I'll let you know how I get on but I'm looking forward to it and hope it will help to relax me and get myself into both physical (i have some issues with fallen arches in my feet and my hips are out of line) and mental (I'm a fekin loony;) ) alighnment or at least make a start,
 
Any how....Good morning EADD, its going to be a beautiful day, missions for today are:-

1.) Get my old scooter running with all shinny new bits of precious things that arrived yesterday

2.) Cook roast dinner with daughter as I'm of out tomorrow down to London's Ace Cafe, hope fully on fore mentioned scooter
 
oh what a beautiful moooooooorning, oh what a beautiful daaaaaaaay ♪

up nice n early, feeling good, few plans for the day, tonight should be amazing. got some nice goodies, life is good, spot on =D

only downfall is my nan is ill and is staying with us atm, think she witnessed me wonky last night moon walking to the bathroom in slowmo at some random point in the middle of the night, must of been an odd encounter, certainly was for me. dunno if she noticed the state of me or not shes a bit oblivious, poor lovely old dear. shuffled my way past her on the landing, got confused and turned my self around and wonked my way back to my bedroom. spent part of this morning comforting her, shes got some stomach issues and real bad vertigo n cant look after herself atm, saw her crying etc dont like seeing people i love cry. love her to bits. also and theres no beetroot left. shite state of affairs.

hope you all have a good day much love all the best toodle-oooo
 
Sorry to here about you Nan ColtDan mine is slowly sying of cancer at the moment and it breaks my heart, to me she is one of the most beautiful people in the world, I don't suppose I should have family favorites but I've never met someone so full of love, she's 90 something but it doesn't make it any easier does it ?

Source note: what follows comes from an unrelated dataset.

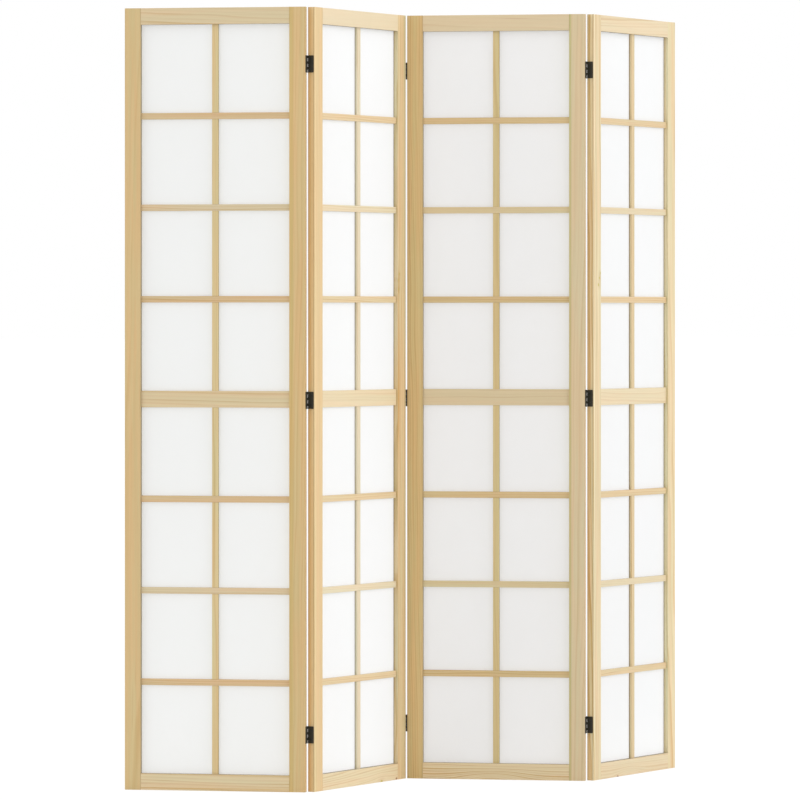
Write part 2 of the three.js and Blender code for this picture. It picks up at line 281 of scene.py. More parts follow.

Beetroot is the devils work, its the one thing I wont eat I can only advice you do the same before it's to late;)
 
So sorry to hear about yours mate, extremely heartbreaking isnt it, love her to bits we connect so well and so many fond memories. haven't really lost anybody that close to me before dunno how much it hurts, but when she dies i dunno how bad ill feel. shes quite old now, been unwell for awhile, its on the horizon. deff doesnt make it much easier. but thats life, live, enjoy life, ponder apon it,wonder what the fuck we're all doing here, die, the big crazy circle of life

ahhh man... after reading about the all benefits of beetroot, its a work of god. actually maybe not god, not kean on religion, but its some healthy check this out http://en.wikipedia.org/wiki/Beetroot

ohhh yeah
 
I'm not even clicking on that link Dan it's probably got some kind of evil Juju in it =D

It's a bit of an indulgence on my part I have very vague memories of really liking beetroot at my primary school when they served it up for dinner, then I must have been ill one day and loads of it came up (thats enough detail for this time of the morning) Its the only thing I would have trouble eating although I think I could if it was put in front of me as I have no other food no no's and a stomach of cast iron most of the time.
 
morning all, looks like a cracking day over here.im still in bed as not feeling the best, did some muscle damage to chest area in work a few weeks back and is slow to heal plus picked up some sort of viral infection this week.

everytime i go all healty and stay away from drugs i get sick. since xmas all i have done is 4 pills and being eating well.

wife just brought me tea n toast in bed and laptop.will spend another hr or two in bed then getting up for shower n shave.
 
^ this

Give us a few quid ill come pulverize some bark. ill be your little four eyed butler bitch. or gimmi a few hits

or buy it powered? can it still be bought powered now?